The evolution of biker culture

1 percenters

All the while, most riders are law-abiding citizens. A quote attributed to the American Motorcycle Association saying that 99 percent of motorcyclists are upstanding people prompts outlaw clubs to begin referring to themselves as “1 percenters,” a term still used today.

The most familiar type of club — whose members wear the biker uniform of leather, boots, chains, etc. — evolved after World War II. They were largely formed by restless veterans having trouble readjusting to civilian life.

• 1940s: Bikes are inexpensive, especially Harley-Davidsons and Indians sold as surplus after being used during World War II. To make them lighter and faster, bikers strip them of fenders, crash bars, brackets for saddlebags, etc.

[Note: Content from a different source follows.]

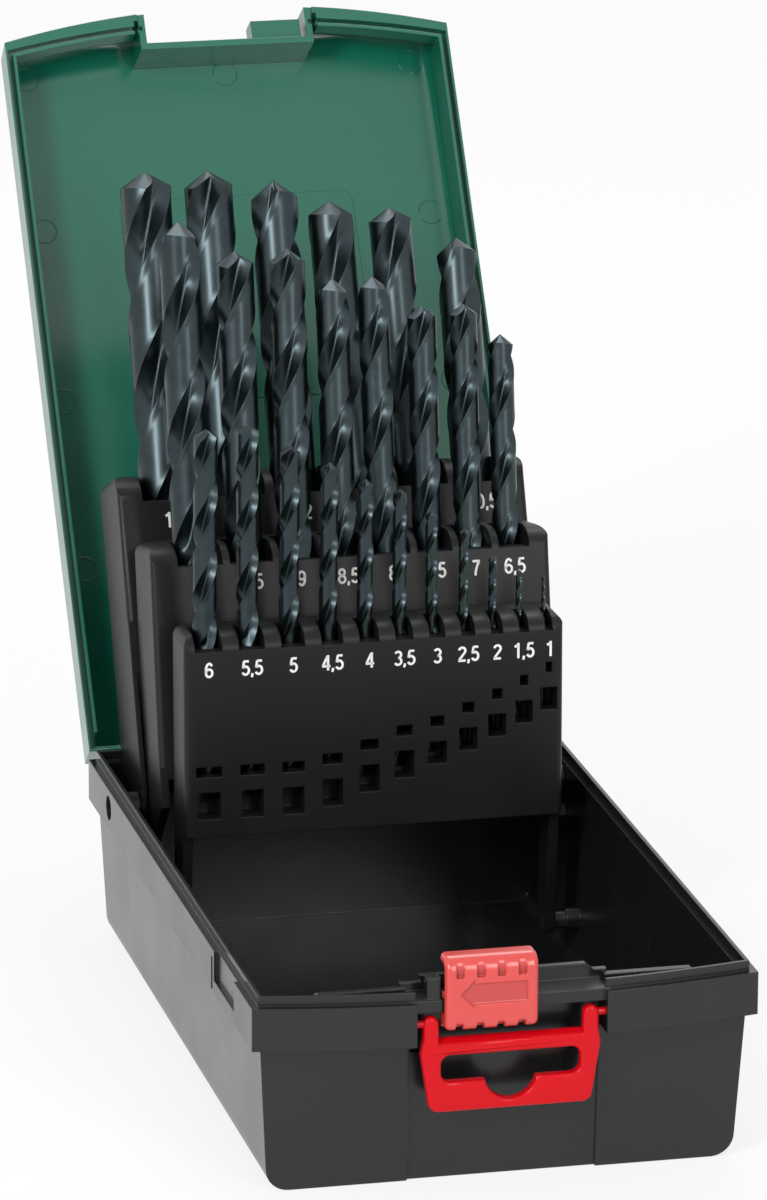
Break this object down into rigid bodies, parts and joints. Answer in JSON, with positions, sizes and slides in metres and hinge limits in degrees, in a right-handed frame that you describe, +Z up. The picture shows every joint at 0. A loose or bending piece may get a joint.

• 1947: Bikers who’ve gathered for a race in Hollister, Calif., get drunk and act up — racing in the streets, breaking windows and getting in fistfights. The media sensationalizes the incident, which inspires the movie “The Wild One,” starring Marlon Brando as a disillusioned gang leader. The renegade bike gang is born.

• 1960s: The chopper emerges, as bikers customize their rides by extending the forks and altering the frames. The result is a longer wheelbase and a reclined riding position, making for a less bumpy ride and more comfort on long highway trips.

• 1960s-70s: With the counterculture tone established, biker gangs begin attracting people from the fringes, including criminals. And by the 1960s and ’70s, the Hells Angels become violent terrors, notably involved in a killing at a Rolling Stones concert in Altamont, Calif.

• 2000s: The road cruiser is perfected, with such creature comforts as GPS displays, sound systems, adjustable windscreens and suspension, heated grips, helmet intercom systems, anti-lock brakes and plug-ins for heated jackets, pants and boots. Comfort costs money: The Harley Road Glide Ultra starts at $25,699.